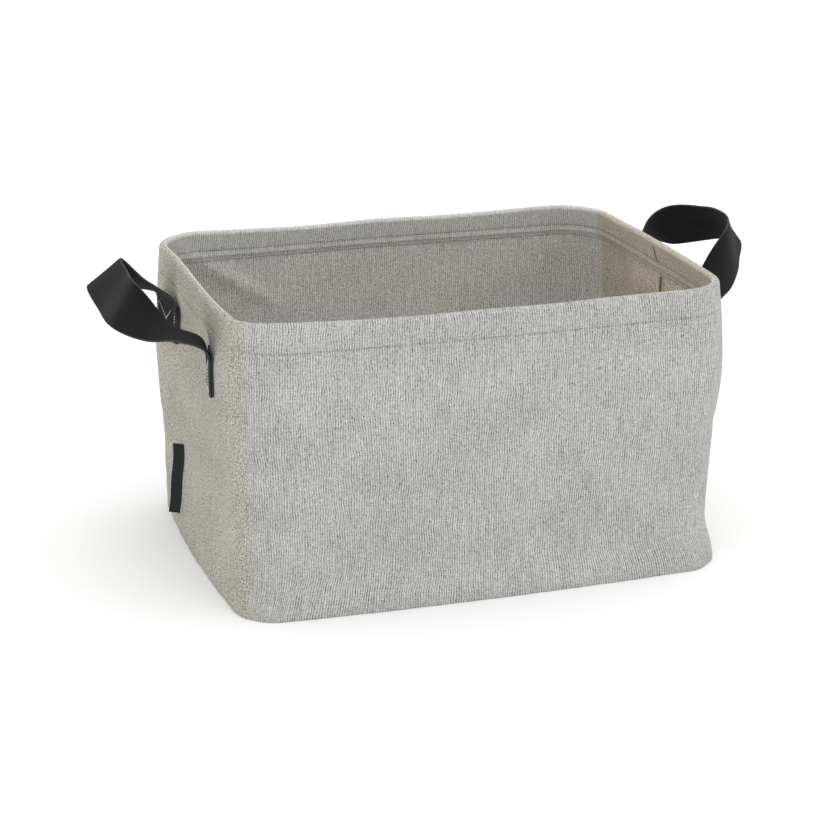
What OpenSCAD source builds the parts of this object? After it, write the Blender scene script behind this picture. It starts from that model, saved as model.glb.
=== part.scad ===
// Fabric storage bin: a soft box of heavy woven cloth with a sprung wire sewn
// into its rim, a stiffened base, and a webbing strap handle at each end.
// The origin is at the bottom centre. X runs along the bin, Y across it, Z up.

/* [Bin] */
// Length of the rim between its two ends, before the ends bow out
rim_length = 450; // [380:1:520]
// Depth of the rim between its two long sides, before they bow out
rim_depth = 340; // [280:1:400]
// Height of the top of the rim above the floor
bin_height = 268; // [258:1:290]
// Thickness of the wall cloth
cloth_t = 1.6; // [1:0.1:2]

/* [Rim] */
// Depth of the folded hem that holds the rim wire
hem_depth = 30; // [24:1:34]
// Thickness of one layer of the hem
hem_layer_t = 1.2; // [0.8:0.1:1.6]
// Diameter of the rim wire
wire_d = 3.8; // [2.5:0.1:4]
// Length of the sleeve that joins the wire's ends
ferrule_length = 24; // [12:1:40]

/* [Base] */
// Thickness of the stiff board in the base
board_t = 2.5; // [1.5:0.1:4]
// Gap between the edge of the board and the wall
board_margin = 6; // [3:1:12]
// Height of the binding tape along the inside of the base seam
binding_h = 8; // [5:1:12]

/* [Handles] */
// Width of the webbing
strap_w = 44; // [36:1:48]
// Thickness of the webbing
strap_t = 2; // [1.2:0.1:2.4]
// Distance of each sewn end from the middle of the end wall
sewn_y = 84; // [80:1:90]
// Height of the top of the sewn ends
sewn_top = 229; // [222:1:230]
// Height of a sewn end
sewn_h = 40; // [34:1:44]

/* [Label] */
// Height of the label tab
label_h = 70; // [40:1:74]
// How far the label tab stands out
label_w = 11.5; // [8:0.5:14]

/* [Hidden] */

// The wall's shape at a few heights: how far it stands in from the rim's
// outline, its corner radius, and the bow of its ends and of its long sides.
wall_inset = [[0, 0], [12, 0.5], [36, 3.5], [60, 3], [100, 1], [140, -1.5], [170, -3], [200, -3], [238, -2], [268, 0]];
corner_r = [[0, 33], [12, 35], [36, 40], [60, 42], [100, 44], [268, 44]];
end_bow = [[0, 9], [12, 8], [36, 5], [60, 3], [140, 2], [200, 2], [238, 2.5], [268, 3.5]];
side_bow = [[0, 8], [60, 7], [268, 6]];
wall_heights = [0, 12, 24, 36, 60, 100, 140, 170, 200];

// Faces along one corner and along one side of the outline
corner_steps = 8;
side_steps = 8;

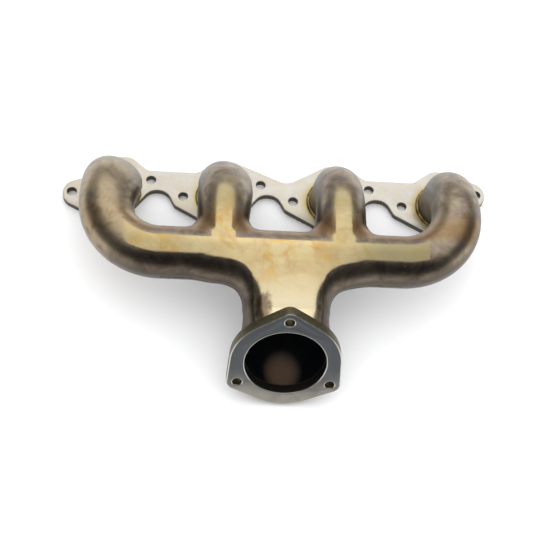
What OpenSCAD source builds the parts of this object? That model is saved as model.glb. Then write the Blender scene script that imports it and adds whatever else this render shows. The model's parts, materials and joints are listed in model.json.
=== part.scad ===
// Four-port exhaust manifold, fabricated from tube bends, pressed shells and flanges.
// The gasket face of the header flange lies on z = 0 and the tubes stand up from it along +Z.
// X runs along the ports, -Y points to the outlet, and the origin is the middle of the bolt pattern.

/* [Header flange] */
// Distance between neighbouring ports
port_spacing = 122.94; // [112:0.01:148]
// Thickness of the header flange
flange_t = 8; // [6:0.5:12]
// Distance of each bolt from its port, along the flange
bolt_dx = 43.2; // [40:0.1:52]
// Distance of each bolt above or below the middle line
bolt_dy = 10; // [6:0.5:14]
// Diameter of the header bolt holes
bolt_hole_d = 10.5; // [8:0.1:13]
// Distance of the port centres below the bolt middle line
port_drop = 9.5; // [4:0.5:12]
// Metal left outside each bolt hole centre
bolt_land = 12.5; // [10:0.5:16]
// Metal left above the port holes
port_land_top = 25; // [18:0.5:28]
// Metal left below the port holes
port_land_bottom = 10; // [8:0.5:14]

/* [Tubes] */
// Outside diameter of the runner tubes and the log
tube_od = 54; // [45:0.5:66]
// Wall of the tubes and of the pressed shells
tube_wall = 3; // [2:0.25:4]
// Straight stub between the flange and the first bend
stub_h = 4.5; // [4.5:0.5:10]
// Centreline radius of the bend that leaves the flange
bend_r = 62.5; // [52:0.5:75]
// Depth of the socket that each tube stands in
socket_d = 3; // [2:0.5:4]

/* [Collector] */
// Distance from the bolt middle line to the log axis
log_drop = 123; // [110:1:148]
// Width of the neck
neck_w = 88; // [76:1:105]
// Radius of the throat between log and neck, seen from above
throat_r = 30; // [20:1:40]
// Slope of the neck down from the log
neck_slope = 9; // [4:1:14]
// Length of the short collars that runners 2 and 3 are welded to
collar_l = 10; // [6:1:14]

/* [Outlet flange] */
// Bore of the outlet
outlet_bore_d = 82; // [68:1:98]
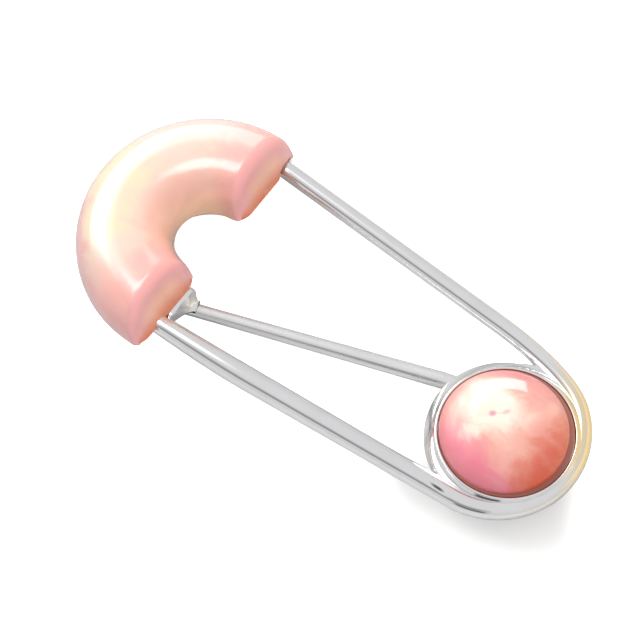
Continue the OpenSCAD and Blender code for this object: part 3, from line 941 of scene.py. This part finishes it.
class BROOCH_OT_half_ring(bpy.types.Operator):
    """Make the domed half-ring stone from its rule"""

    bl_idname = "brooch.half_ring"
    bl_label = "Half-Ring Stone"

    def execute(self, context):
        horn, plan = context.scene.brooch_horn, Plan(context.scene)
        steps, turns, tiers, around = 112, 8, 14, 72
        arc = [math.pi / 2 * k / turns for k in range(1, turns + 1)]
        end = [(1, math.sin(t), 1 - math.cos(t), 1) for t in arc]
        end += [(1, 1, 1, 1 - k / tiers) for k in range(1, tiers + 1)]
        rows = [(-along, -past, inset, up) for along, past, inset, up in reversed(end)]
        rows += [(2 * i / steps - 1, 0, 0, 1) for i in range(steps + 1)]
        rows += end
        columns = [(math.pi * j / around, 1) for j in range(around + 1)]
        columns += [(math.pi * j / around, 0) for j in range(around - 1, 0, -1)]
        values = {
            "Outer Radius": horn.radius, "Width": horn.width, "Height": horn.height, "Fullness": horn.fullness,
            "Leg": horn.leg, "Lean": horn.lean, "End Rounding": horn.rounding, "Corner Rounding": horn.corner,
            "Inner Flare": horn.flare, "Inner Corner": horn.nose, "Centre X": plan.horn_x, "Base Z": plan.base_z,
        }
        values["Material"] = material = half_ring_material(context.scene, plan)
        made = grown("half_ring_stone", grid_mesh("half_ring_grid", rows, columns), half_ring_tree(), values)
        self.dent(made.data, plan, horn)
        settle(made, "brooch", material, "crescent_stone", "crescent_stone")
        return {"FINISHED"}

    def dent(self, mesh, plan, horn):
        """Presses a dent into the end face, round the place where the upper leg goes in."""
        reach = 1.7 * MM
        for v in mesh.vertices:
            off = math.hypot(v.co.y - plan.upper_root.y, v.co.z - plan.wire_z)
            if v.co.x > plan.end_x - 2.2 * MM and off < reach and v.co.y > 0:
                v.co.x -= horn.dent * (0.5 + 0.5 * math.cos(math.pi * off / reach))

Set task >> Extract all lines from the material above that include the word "model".

Exercise answer >>
What OpenSCAD source builds the parts of this object? After it, write the Blender scene script behind this picture. It starts from that model, saved as model.glb.
What OpenSCAD source builds the parts of this object? That model is saved as model.glb. Then write the Blender scene script that imports it and adds whatever else this render shows. The model's parts, materials and joints are listed in model.json.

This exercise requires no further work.